For financial approvers, that changes the conversation. The key question is not “Should we invest in industrial digitalization?” but “Which use cases produce near-term returns with manageable risk, and how do we scale only after the economics are proven?” This is especially relevant in industries built on precision tooling, molds, fasteners, electrical components, and production-critical industrial parts, where small process improvements can translate into meaningful margin gains.
In practice, the best starting points are rarely the most glamorous. They are the areas where operational friction already has a clear cost, where baseline data can be established quickly, and where results can be tied to financial metrics that matter to approvers: OEE, labor productivity, scrap cost, maintenance spend, energy intensity, order lead time, and working capital. That is where industrial digitalization becomes not a technology project, but a capital allocation decision with a credible payback path.
When finance leaders evaluate industrial digitalization, they are usually not looking for broad promises about innovation. They want evidence that the investment solves an existing cost, capacity, or risk problem. They also want confidence that benefits will appear in a timeframe consistent with capital discipline, not after years of organizational redesign.

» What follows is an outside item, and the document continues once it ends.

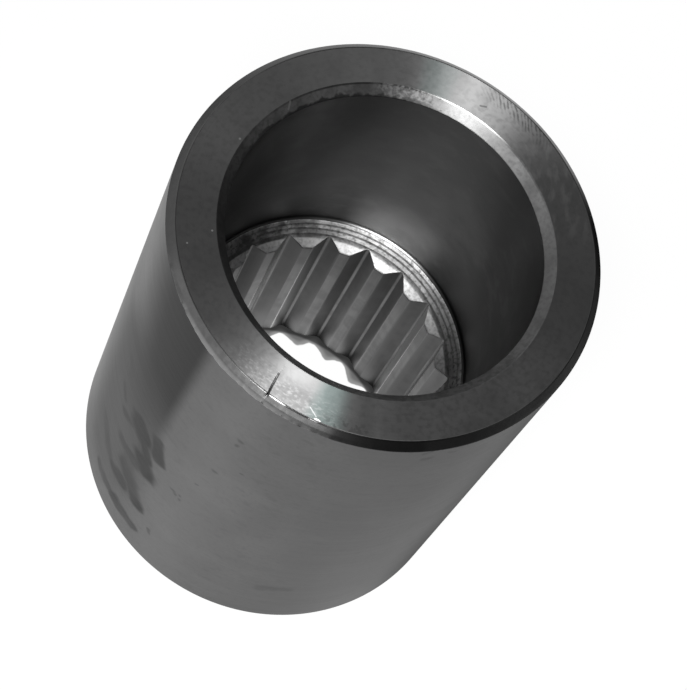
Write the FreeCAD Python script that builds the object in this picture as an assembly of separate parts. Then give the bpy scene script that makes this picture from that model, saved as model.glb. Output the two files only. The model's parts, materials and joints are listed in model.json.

That means four questions tend to dominate approval discussions. First, where will ROI appear first? Second, how quickly can benefits be measured? Third, what operational risks come with deployment? Fourth, can the use case scale across lines, plants, or product families once proven?
In this context, the most convincing digital projects share several traits. They target a process with a known pain point. They rely on data that is accessible enough to establish a baseline. They improve a metric already used by operations and finance. And they avoid high change-management complexity in the first phase. These are not soft criteria. They are practical filters that separate digital initiatives with approval potential from those that remain stuck in pilot mode.
Across industrial environments, early returns from industrial digitalization tend to cluster in a small number of use cases. These areas produce measurable gains because they affect direct cost, output stability, or asset utilization. For finance teams, they are easier to justify because the value chain from intervention to savings is shorter and more observable.
1. Unplanned downtime reduction. This is often the fastest and clearest source of ROI. If a plant depends on precision molds, machine tools, compressors, electrical systems, or automated fastening equipment, even brief downtime events can create outsized financial impact. Digital condition monitoring, machine alerts, predictive maintenance logic, and centralized maintenance dashboards can reduce stoppages before they cascade into lost output, overtime, or late delivery penalties.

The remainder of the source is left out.